Task details - Copy each line below without leaving any out.

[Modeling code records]
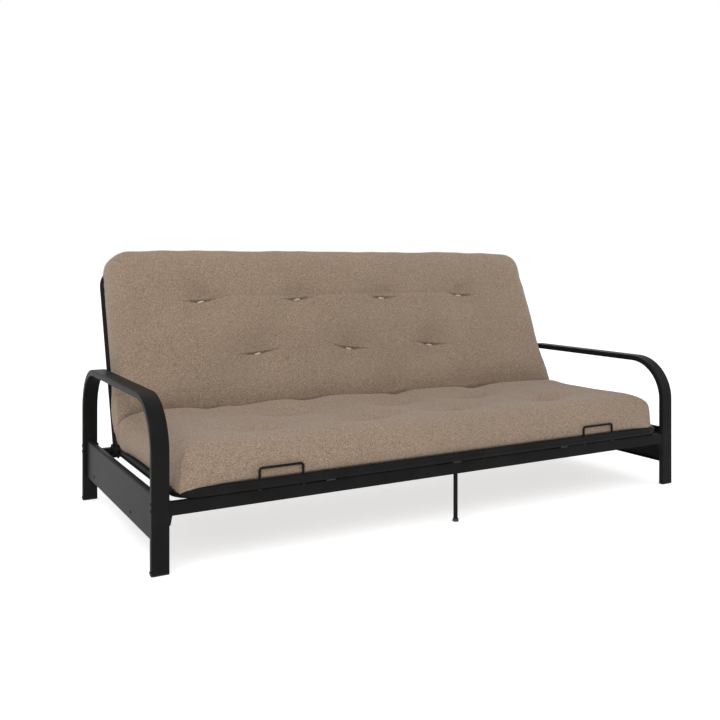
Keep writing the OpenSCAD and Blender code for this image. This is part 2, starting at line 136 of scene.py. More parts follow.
class FUTON_PG_mattress(bpy.types.PropertyGroup):
    """Sizes and colours of the mattress."""

    voxel: FloatProperty(name="Mesh size", description="Edge length of the mattress mesh",
                         default=0.0125, min=0.006, max=0.03, unit="LENGTH")
    slimmer: FloatProperty(name="Start slimmer", description="How much thinner the mattress starts",
                           default=0.012, min=0.0, max=0.03, unit="LENGTH")
    edge: FloatProperty(name="Edge rounding", description="Radius of the mattress's long edges",
                        default=0.036, min=0.01, max=0.05, unit="LENGTH")
    seat_corner: FloatProperty(name="Seat corners", description="Radius of the seat's two corners",
                               default=0.038, min=0.02, max=0.12, unit="LENGTH")
    back_corner: FloatProperty(name="Back corners", description="Radius of the back's two corners",
                               default=0.082, min=0.02, max=0.12, unit="LENGTH")
    pressure: FloatProperty(name="Filling pressure", description="How hard the filling pushes the cover out",
                            default=4.0, min=0.0, max=12.0)
    swell_cap: FloatProperty(name="Swell limit", description="Furthest that the cover moves as it swells",
                             default=0.018, min=0.0, max=0.04, unit="LENGTH")
    tuft_depth: FloatProperty(name="Tuft depth", description="Depth of the stitched tufts on the back",
                              default=0.024, min=0.0, max=0.04, unit="LENGTH")
    yarn_dark: FloatVectorProperty(name="Dark yarn", description="Darkest yarn of the weave",
                                   subtype="COLOR", default=(0.128, 0.090, 0.063), min=0.0, max=1.0)
    yarn_mid: FloatVectorProperty(name="Main yarn", description="Main yarn of the weave",
                                  subtype="COLOR", default=(0.264, 0.193, 0.139), min=0.0, max=1.0)
    yarn_light: FloatVectorProperty(name="Light yarn", description="Pale slubs in the weave",
                                    subtype="COLOR", default=(0.470, 0.372, 0.280), min=0.0, max=1.0)
    stitch: FloatVectorProperty(name="Tuft thread", description="Colour of the tufting thread",
                                subtype="COLOR", default=(0.700, 0.610, 0.430), min=0.0, max=1.0)


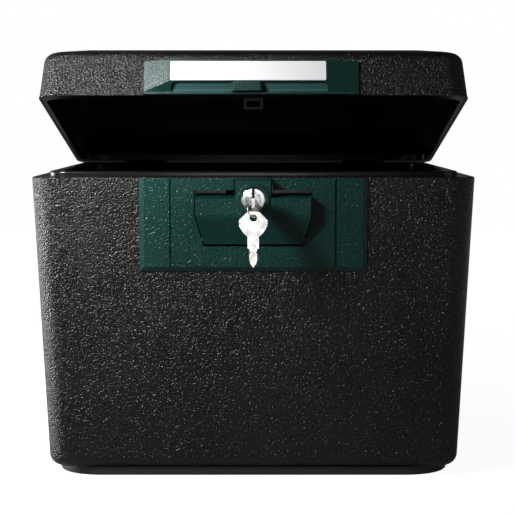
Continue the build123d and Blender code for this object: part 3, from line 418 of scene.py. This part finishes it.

Written response -
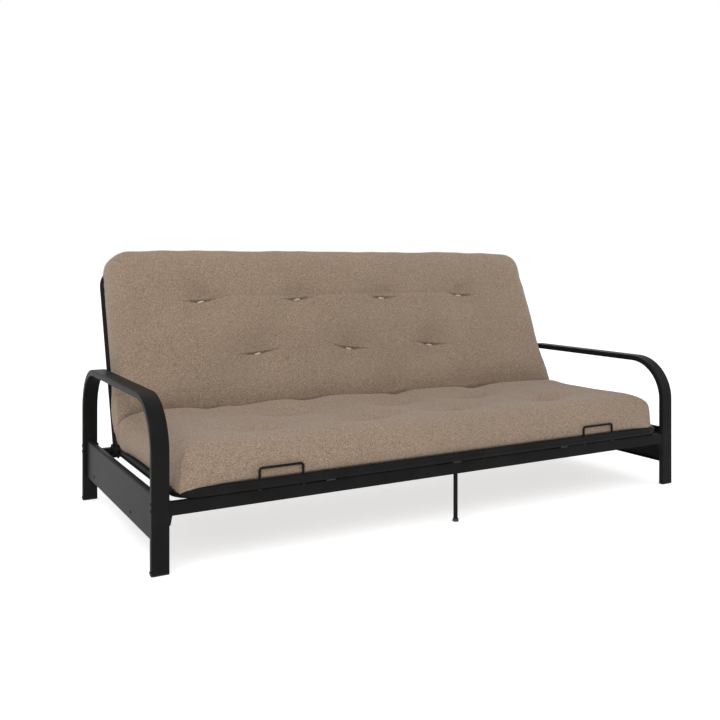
Keep writing the OpenSCAD and Blender code for this image. This is part 2, starting at line 136 of scene.py. More parts follow.
class FUTON_PG_mattress(bpy.types.PropertyGroup):
    """Sizes and colours of the mattress."""

    voxel: FloatProperty(name="Mesh size", description="Edge length of the mattress mesh",
                         default=0.0125, min=0.006, max=0.03, unit="LENGTH")
    slimmer: FloatProperty(name="Start slimmer", description="How much thinner the mattress starts",
                           default=0.012, min=0.0, max=0.03, unit="LENGTH")
    edge: FloatProperty(name="Edge rounding", description="Radius of the mattress's long edges",
                        default=0.036, min=0.01, max=0.05, unit="LENGTH")
    seat_corner: FloatProperty(name="Seat corners", description="Radius of the seat's two corners",
                               default=0.038, min=0.02, max=0.12, unit="LENGTH")
    back_corner: FloatProperty(name="Back corners", description="Radius of the back's two corners",
                               default=0.082, min=0.02, max=0.12, unit="LENGTH")
    pressure: FloatProperty(name="Filling pressure", description="How hard the filling pushes the cover out",
                            default=4.0, min=0.0, max=12.0)
    swell_cap: FloatProperty(name="Swell limit", description="Furthest that the cover moves as it swells",
                             default=0.018, min=0.0, max=0.04, unit="LENGTH")
    tuft_depth: FloatProperty(name="Tuft depth", description="Depth of the stitched tufts on the back",
                              default=0.024, min=0.0, max=0.04, unit="LENGTH")
    yarn_dark: FloatVectorProperty(name="Dark yarn", description="Darkest yarn of the weave",
                                   subtype="COLOR", default=(0.128, 0.090, 0.063), min=0.0, max=1.0)
    yarn_mid: FloatVectorProperty(name="Main yarn", description="Main yarn of the weave",
                                  subtype="COLOR", default=(0.264, 0.193, 0.139), min=0.0, max=1.0)
    yarn_light: FloatVectorProperty(name="Light yarn", description="Pale slubs in the weave",
                                    subtype="COLOR", default=(0.470, 0.372, 0.280), min=0.0, max=1.0)
    stitch: FloatVectorProperty(name="Tuft thread", description="Colour of the tufting thread",
                                subtype="COLOR", default=(0.700, 0.610, 0.430), min=0.0, max=1.0)


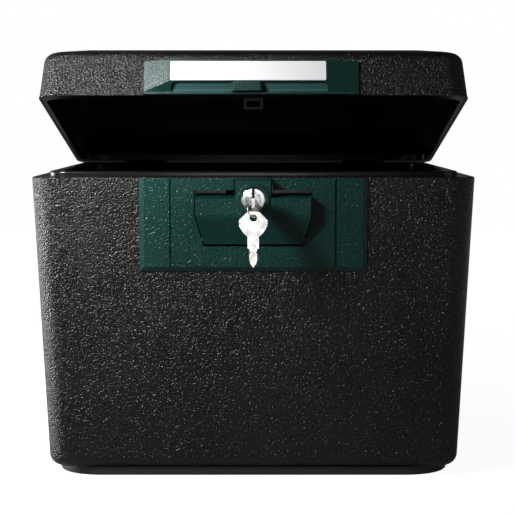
Continue the build123d and Blender code for this object: part 3, from line 418 of scene.py. This part finishes it.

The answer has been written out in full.